So Zimmerman is suing mom for damages. Is this because mommy controls the government or as this because the city was going to frame a guy they didn't even arrest for murder? I would like that question answered please.
Prosecutors initially had no contact with Eugene except through Fulton, but on April 2, 2012, they insisted on meeting her, so Fulton led them to her residence, it says. They knocked on the door and were referred to a different house, where Jeantel answered and claimed to be Diamond Eugene.

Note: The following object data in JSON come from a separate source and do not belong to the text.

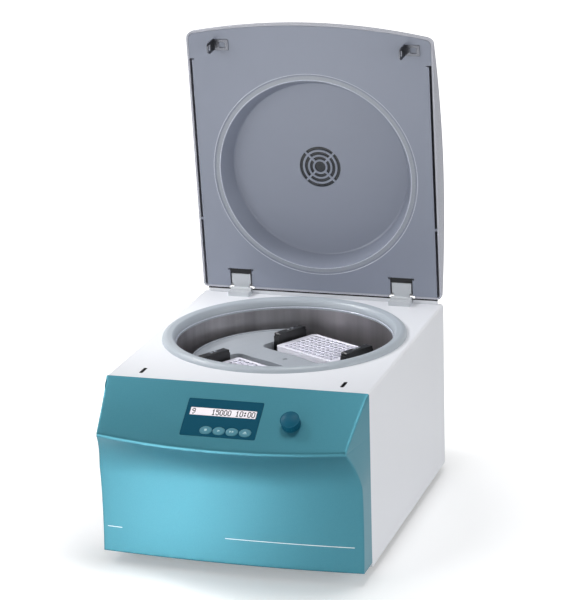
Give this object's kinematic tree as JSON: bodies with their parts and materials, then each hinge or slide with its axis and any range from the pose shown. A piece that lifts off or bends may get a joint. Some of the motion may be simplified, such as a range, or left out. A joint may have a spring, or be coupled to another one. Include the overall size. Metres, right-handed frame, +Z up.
{
  "type": "microplate centrifuge",
  "caption": "Bench centrifuge for microplates: square housing, sloping control panel, round steel chamber with a two-tray swing-out rotor, and a hinged lid that stands open.",
  "frame": {"origin": "on the bench, under the middle of the whole object with its lid open", "axes": "+Z up, +X to the right of the user who faces the control panel, +Y from the user to the hinges"},
  "size_m": [0.395, 0.5708, 0.7227],
  "materials": {
    "foot_rubber": "matt black rubber",
    "plain_steel": "plain zinc-plated steel",
    "housing_paint": "off-white fine powder coat",
    "screw_steel": "bright steel",
    "panel_teal": "moulded panel with a satin metallic teal lacquer",
    "foil_print": "dark printed foil",
    "display_face": "pale liquid crystal display",
    "key_face": "oval embossed keys",
    "board_laminate": "green circuit board",
    "knob_plastic": "dark teal knob",
    "bowl_steel": "brushed stainless steel",
    "collar_rubber": "light grey soft collar",
    "guard_steel": "thick guard steel",
    "cast_aluminium": "cast aluminium",
    "copper_winding": "copper winding",
    "black_plastic": "black moulded plastic",
    "rocker_plastic": "glossy rocker",
    "hinge_paint": "light grey painted hinge parts",
    "lid_shell_plastic": "pale lid shell, satin",
    "lid_panel_paint": "grey lilac paint",
    "seal_rubber": "grey green rubber seal",
    "window_glass": "clear window",
    "striker_steel": "bare steel",
    "rotor_aluminium": "satin light grey rotor",
    "tray_aluminium": "anodised tray",
    "hanger_black": "black hangers",
    "clear_polystyrene": "clear polystyrene"
  },
  "bodies": {
    "chassis": {"foot_pads": "foot_rubber", "base_plate": "plain_steel", "housing": "housing_paint", "housing_screws": "screw_steel", "front_panel": "panel_teal", "control_foil": "foil_print", "display_module": "display_face", "control_board": "board_laminate", "encoder": "plain_steel", "chamber_bowl": "bowl_steel", "bowl_collar": "collar_rubber", "guard_ring": "guard_steel", "motor_plate": "cast_aluminium", "motor_mounts": "foot_rubber", "motor_can": "cast_aluminium", "motor_stator": "copper_winding", "motor_bearings": "plain_steel", "shaft_boot": "foot_rubber", "drive_electronics": "cast_aluminium", "fan_frame": "black_plastic", "power_inlet": "black_plastic", "switch_frame": "black_plastic", "lock_unit_left": "black_plastic", "lock_unit_right": "black_plastic", "hinge_block_left": "hinge_paint", "hinge_block_right": "hinge_paint", "hinge_pins": "plain_steel"},
    "lid": {"lid_shell": "lid_shell_plastic", "lid_panel": "lid_panel_paint", "lid_dish": "lid_panel_paint", "lid_seal": "seal_rubber", "lid_window": "window_glass", "sight_lens": "window_glass", "striker_left": "striker_steel", "striker_right": "striker_steel", "hinge_leaf_left": "hinge_paint", "hinge_leaf_right": "hinge_paint"},
    "rotor": {"motor_shaft": "plain_steel", "motor_core": "guard_steel", "rotor_body": "rotor_aluminium", "rotor_nut": "plain_steel", "trunnion_pins": "plain_steel"},
    "carrier_1": {"tray_1": "tray_aluminium", "hangers_1": "hanger_black", "hanger_screws_1": "screw_steel", "microplate_1": "clear_polystyrene"},
    "carrier_2": {"tray_2": "tray_aluminium", "hangers_2": "hanger_black", "hanger_screws_2": "screw_steel", "microplate_2": "clear_polystyrene"},
    "knob": {"control_knob": "knob_plastic"},
    "button_1": {"key_1": "key_face"},
    "button_2": {"key_2": "key_face"},
    "button_3": {"key_3": "key_face"},
    "button_4": {"key_4": "key_face"},
    "bolt_left": {"lock_bolt_left": "plain_steel"},
    "bolt_right": {"lock_bolt_right": "plain_steel"},
    "rocker": {"switch_rocker": "rocker_plastic"},
    "fan": {"fan_wheel": "black_plastic"}
  },
  "joints": [
    {"name": "lid_hinge", "type": "hinge", "parent": "chassis", "child": "lid", "pos_m": [0, 0.243, 0.2815], "axis": [1, 0, 0], "range_deg": [0, 84.4]},
    {"name": "rotor_spin", "type": "hinge", "parent": "chassis", "child": "rotor", "pos_m": [0, 0.0448, 0], "axis": [0, 0, 1], "continuous": true},
    {"name": "carrier_1_swing", "type": "hinge", "parent": "rotor", "child": "carrier_1", "pos_m": [0.04, 0.11409, 0.2305], "axis": [0.866, -0.5, 0], "range_deg": [0, 90]},
    {"name": "carrier_2_swing", "type": "hinge", "parent": "rotor", "child": "carrier_2", "pos_m": [-0.04, -0.02448, 0.2305], "axis": [-0.866, 0.5, 0], "range_deg": [0, 90]},
    {"name": "knob_turn", "type": "hinge", "parent": "chassis", "child": "knob", "pos_m": [0.097, -0.24254, 0.23846], "axis": [0, -0.599, 0.8007], "continuous": true},
    {"name": "key_1_press", "type": "slide", "parent": "chassis", "child": "button_1", "axis": [0, 0.599, -0.8007], "range_m": [0, 0.0006], "stiffness_N_per_m": 900},
    {"name": "key_2_press", "type": "slide", "parent": "chassis", "child": "button_2", "axis": [0, 0.599, -0.8007], "range_m": [0, 0.0006], "stiffness_N_per_m": 900},
    {"name": "key_3_press", "type": "slide", "parent": "chassis", "child": "button_3", "axis": [0, 0.599, -0.8007], "range_m": [0, 0.0006], "stiffness_N_per_m": 900},
    {"name": "key_4_press", "type": "slide", "parent": "chassis", "child": "button_4", "axis": [0, 0.599, -0.8007], "range_m": [0, 0.0006], "stiffness_N_per_m": 900},
    {"name": "bolt_right_slide", "type": "slide", "parent": "chassis", "child": "bolt_right", "axis": [1, 0, 0], "range_m": [0, 0.008]},
    {"name": "bolt_left_slide", "type": "slide", "parent": "chassis", "child": "bolt_left", "axis": [-1, 0, 0], "range_m": [0, 0.008]},
    {"name": "rocker_tilt", "type": "hinge", "parent": "chassis", "child": "rocker", "pos_m": [0.12, 0.2473, 0.105], "axis": [0, 0, -1], "range_deg": [0, 16]},
    {"name": "fan_spin", "type": "hinge", "parent": "chassis", "child": "fan", "pos_m": [-0.117, 0.2353, 0.1], "axis": [0, 1, 0], "continuous": true}
  ],
  "couplings": [
    {"joint": "bolt_left_slide", "follows": "bolt_right_slide", "ratio": 1}
  ]
}
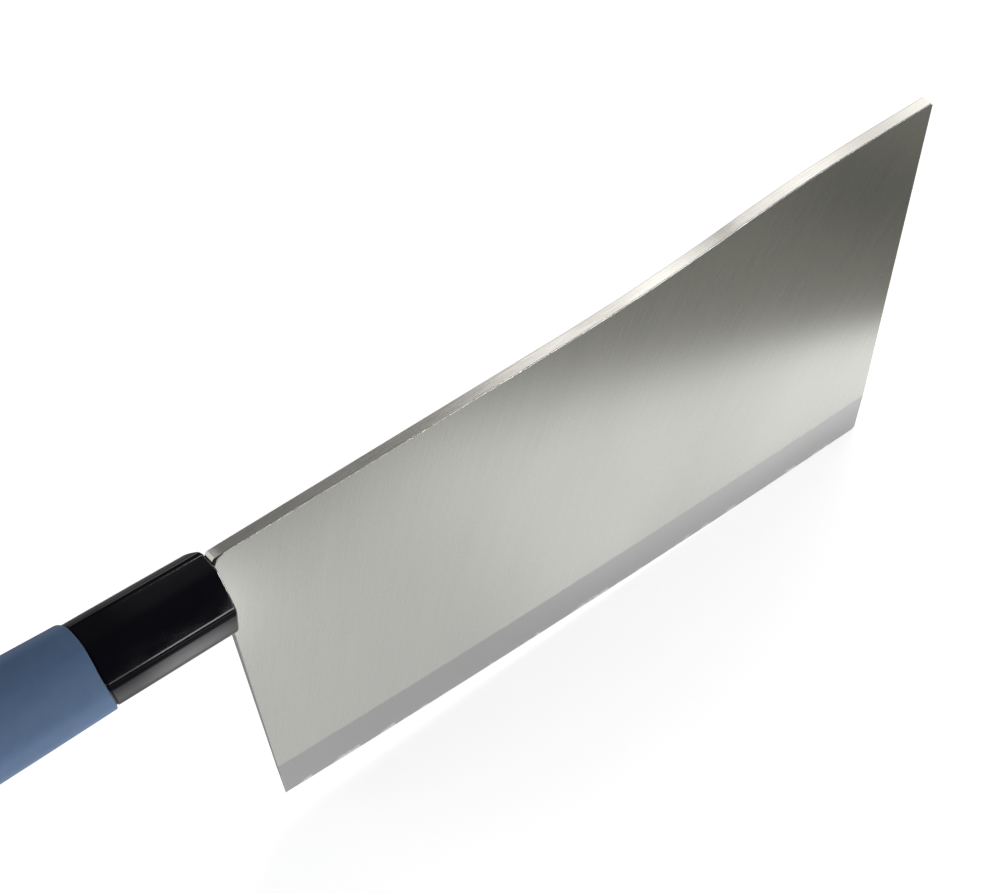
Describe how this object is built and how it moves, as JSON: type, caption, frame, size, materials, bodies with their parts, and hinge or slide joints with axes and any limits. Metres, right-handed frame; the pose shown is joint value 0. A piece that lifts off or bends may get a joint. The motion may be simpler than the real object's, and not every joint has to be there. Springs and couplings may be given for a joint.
{
  "type": "chinese cleaver",
  "caption": "Tall thin rectangular slicing cleaver with a gently rising spine, a bellied edge, a gloss black bolster and a matte blue oval handle.",
  "frame": {"origin": "middle of the whole part's box, at the lowest point of the cutting edge", "axes": "+X from the handle to the blade's tip, +Y across the blade, +Z from the cutting edge up to the spine"},
  "size_m": [0.318, 0.021, 0.0972],
  "materials": {
    "blade_steel": "fine ground satin",
    "bolster_black": "polished black",
    "grip_blue": "matte slate blue",
    "adhesive": "cured resin"
  },
  "bodies": {
    "root": {"blade": "blade_steel", "bolster": "bolster_black", "grip": "grip_blue", "tang_adhesive": "adhesive"}
  },
  "joints": []
}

“Defendant Eugene could in no way be mistaken for Defendant Jeantel, who was 2 years older, 5 inches taller, and about 120 pounds heavier than Defendant Eugene. Defendant Fulton was alarmed and immediately called Defendant Eugene, who tweeted at about that same time at 6:27 PM ‘Trayvon Martin Mom just called me’ and at 6:32 PM ‘She thought I was Trayvon Girlfriend, Asking Me Hella Questions,'” the lawsuit said, citing phone records and social media records.
Nevertheless, Fulton went back inside and sat next to Jeantel as she was interviewed, without telling prosecutors “what she knew, that Defendant Jeantel was not Defendant Eugene, that Defendant Jeantel was not Trayvon’s girlfriend, that Defendant Jeantel was not the girl she had met with in her home on March 19, had spoken with 7 times, had texted with some 30 times, had driven back to her home at 2648 Flamingo Drive on March 19,” it continued.
Jeantel was an 18-year-old ninth grader who read at a fourth-grade level, it says.
Martin’s parents both lied repeatedly to cover up the swap, the lawsuit says.
Prosecutor Bernie “de la Rionda ignored the repeated false statements by Defendant Jeantel that he both knew and should have known to be false, including those which contradicted Defendant Eugene’s phone records he had already obtained, and including Defendant Jeantel’s statement that she was 18, even though Defendant de la Rionda knew from Defendant Crump’s public statements that Defendant Eugene was 16,” it said, adding:
Quote
Almost every time Defendant Jeantel made a statement he knew to be false, Defendant de la Rionda asked the question again and again in different ways until Defendant Jeantel’s answer fit his narrative. By the end of the interview, Defendant Jeantel was emotionally exhausted and feeling guilty from her lying and told Defendant de la Rionda six times, almost shouting “I feel guilty” and “real guilty”. When asked why she felt “real guilty”, Defendant Jeantel then stated twice, shouting the second time “I ain’t know about it!”